富士通テンといえば、一般にはカーオーディオのブランドとしての認知度の方が高いのではないだろうか。“エクリプス”のブランドは、車業界では知らない者はいない。
その富士通テンがピュアオーディオに取り組み始めたのは、富士通のパソコンに付属したタイムドメインスピーカーの製造を担当してからのことだ。富士通テンはタイムドメインのライセンスを受け、その後、独自にこの理論を元にしたスピーカーを開発、発展させてきた。独特の卵形をしたエンクロージャーに、ペーパーコーンのフルレンジユニット。

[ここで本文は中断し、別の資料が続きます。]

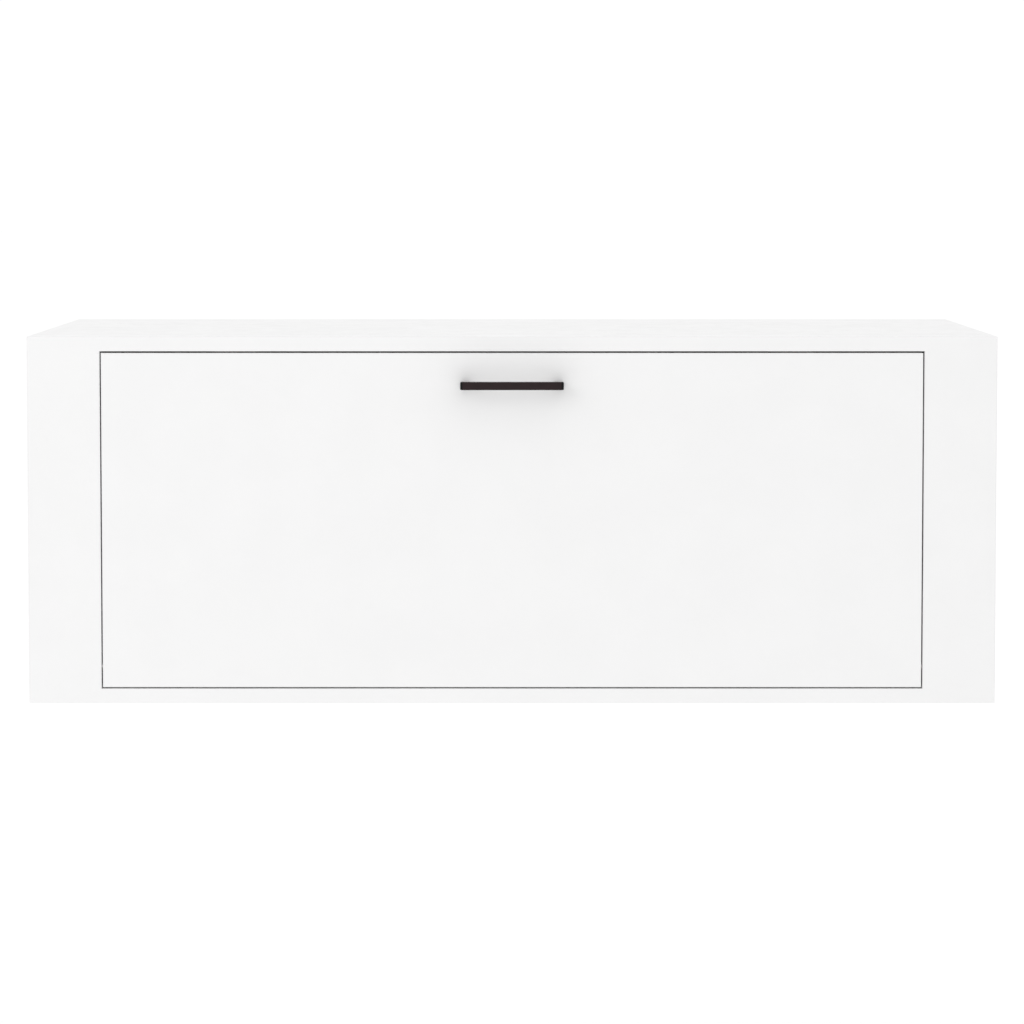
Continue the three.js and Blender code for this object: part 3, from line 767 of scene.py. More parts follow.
class BandLine(Effect):
    """Mask of the hairline where an edge band meets a broad face of a board."""

    title = "band_line"
    inputs = {
        "Vector": ("Vector", None),
        "Middle": ("Vector", None),
        "Half": ("Vector", None),
        "Broad": ("Float", 0.0),
        "Inset": ("Float", 0.8 * MM),
        "Width": ("Float", 0.12 * MM),
    }
    outputs = {"Line": "Float"}

    @classmethod
    def worked_out(cls, sheet: NodeSheet, given: Any) -> dict[str, Socket]:
        """The distance to the nearest edge is the middle one of the distances to the box's planes."""
        offset = sheet.vector("ABSOLUTE", sheet.vector("SUBTRACT", given["Vector"], given["Middle"]))
        depth = sheet.add("SeparateXYZ", {0: sheet.vector("SUBTRACT", given["Half"], offset)}).outputs
        pairs = [sheet.maths("MAXIMUM", depth[a], depth[b]) for a, b in ((0, 1), (1, 2), (0, 2))]
        nearest = sheet.maths("MINIMUM", sheet.maths("MINIMUM", pairs[0], pairs[1]), pairs[2])
        away = sheet.maths("ABSOLUTE", sheet.maths("SUBTRACT", nearest, given["Inset"]))
        share = sheet.maths("DIVIDE", away, given["Width"])
        line = sheet.remap(share, UNIT, UNIT[::-1])
        return {"Line": sheet.maths("MULTIPLY", line, given["Broad"])}


# ---- Finishes ----


@dataclass(frozen=True)
class Finish(ABC):
    """A surface finish. Its material is made once and shared by every piece that has it."""

    name: str
    slot: Slot | None
    colour: Colour
    roughness: float
    metallic: float = 0.0
    roughness_spread: Range = (-0.06, 0.06)
    grain_size: float = 0.5 * MM
    mottle_size: float = 40 * MM
    patch_size: float = 15 * MM
    relief_depth: float = 0.01 * MM

    def material(self) -> bpy.types.Material:
        """The finish's material, made when it is first asked for."""
        known = bpy.data.materials.get(self.name)
        if known is not None:
            return known
        material = bpy.data.materials.new(self.name)
        material.use_nodes = True
        sheet = NodeSheet(material.node_tree)
        sheet.tree.nodes.clear()
        colour = opaque(self.colour)
        plain = {"Base Color": colour, "Roughness": self.roughness, "Metallic": self.metallic}
        shader = sheet.add("BsdfPrincipled", plain)
        sheet.add("OutputMaterial", {"Surface": shader.outputs[0]})
        self.paint(sheet, shader, sheet.place())
        return material

    @abstractmethod
    def paint(self, sheet: NodeSheet, shader: bpy.types.Node, place: Socket) -> None:
        """Adds what changes over the surface: colour, roughness and relief.

        Args:
            sheet: the material's sheet.
            shader: its shader.
            place: the surface point, as a socket.
        """

    def tinted(self, factor: float) -> Colour:
        """The finish's colour, made lighter or darker by a factor."""
        red, green, blue = self.colour
        return (red * factor, green * factor, blue * factor)

    def texture(self, sheet: NodeSheet, place: Any) -> Any:
        """The outputs of the fine texture, at this finish's sizes."""
        sizes = {"Grain_Size": self.grain_size, "Mottle_Size": self.mottle_size}
        return FineTexture.placed(sheet, Vector=place, **sizes)

    @staticmethod
    def streaks(sheet: NodeSheet, place: Any, stretch: Triple, width: float) -> Any:
        """Streaks of this width, drawn out along each axis whose number is small."""
        return DrawnGrain.placed(sheet, Vector=place, Stretch=stretch, Streak_Width=width)["Streaks"]

    def marks(self, sheet: NodeSheet, place: Any) -> Any:
        """The masks of wear and dust, at this finish's patch size."""
        edge = sheet.attribute("edge")
        return WearAndDust.placed(sheet, Vector=place, Edge=edge, Patch_Size=self.patch_size)

    def rough(self, sheet: NodeSheet, value: Any, source: Range = UNIT) -> Socket:
        """The roughness where a value runs over its source range."""
        low, high = self.roughness_spread
        return sheet.remap(value, source, (self.roughness + low, self.roughness + high))

    def relief(self, sheet: NodeSheet, shader: bpy.types.Node, height: Any) -> None:
        """Gives the shader a bump as deep as the finish's relief where height goes from 0 to 1."""
        bump = sheet.add("Bump", {"Strength": 1.0, "Distance": self.relief_depth, "Height": height})
        sheet.feed(shader.inputs["Normal"], bump.outputs[0])


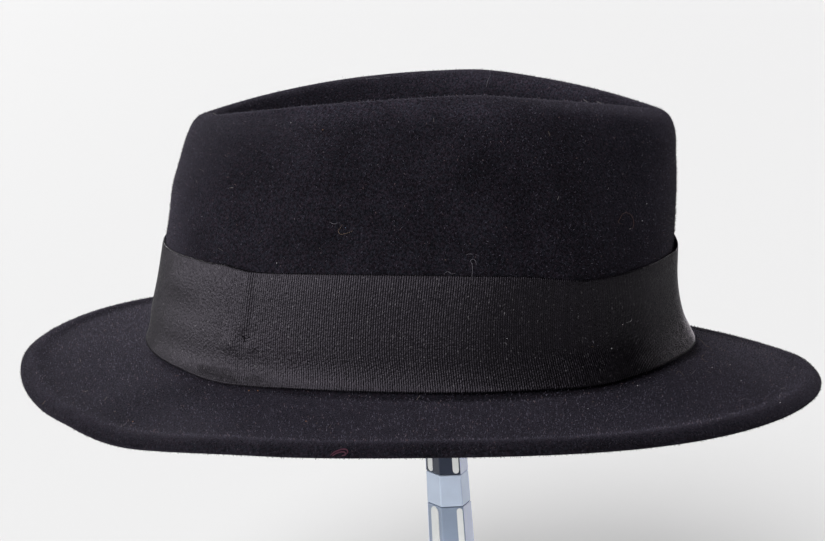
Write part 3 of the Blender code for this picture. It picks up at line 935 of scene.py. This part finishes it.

このスタイルを突き詰め、独自の音へと高めたのがトップモデルの「TD712z」だ。
今回は、同社のシリーズの中から、中核を担う8センチ口径のユニットを採用した「TD508II」を取り上げてみた。
“タイムドメイン”という言葉は、オンキヨーのスピーカー技術者だった由井啓之氏が提唱している理論だ。詳しくはタイムドメイン社のWebページを参照していただきたいが、簡単にいえば音楽再生を周波数バランスではなく時間軸で捉え、高音から低音まで時間軸をそろえてリスナーに聴かせようというコンセプトだ。
富士通テンが発売しているエクリプスシリーズは、その理論に基づいて設計されたスピーカーの中でもシンプルな卵形状をしているが、ほかにも筒状のエンクロージャーの頭頂部にスピーカーユニットを配置したものも商品化されている。
われわれはスピーカーの音を聴くとき、主に周波数のバランスで音の善し悪しを判断していることが多い。ちょっと高域にクセがある(つまり高域にピークがある)、低音の量感が足りない(低域の音圧が足りない)などだ。周波数バランスは音色に影響を与えるため、この聴き方が間違っているというわけではない。
しかし、一般的な構造のスピーカーでは、エンクロージャーの鳴きやバスレフポートからの音が、スピーカーからの音よりも遅れて聞こえたり、マルチウェイスピーカーではユニットごとに時間方向のズレが生じやすい。音楽を時間軸方向で順番に発音される音の集合体として捉えると、こうした時間軸の不整合は“音楽の形”を崩していることになる。周波数バランスは、ある程度、イコライザやスピーカー技術の進歩で補うこともできるが、時間軸のズレは補正することができない。
タイムドメインスピーカーは、この考え方を元にして、音楽の形を可能な限り崩さないようにしているというのである。もちろん、理論と実践は異なる。
TD508IIは、足の部分から伸びたフレームに直接リジッドにスピーカーユニットがマウントされ、フローティングマウントされた卵形の筐体で包み込む構造。背面下側にはバスレフポートが設けられており、不足する低音を補う。この際にポートからの音が時間的な遅れとして感じないかも、本製品を評価する上でのポイントとなるだろう。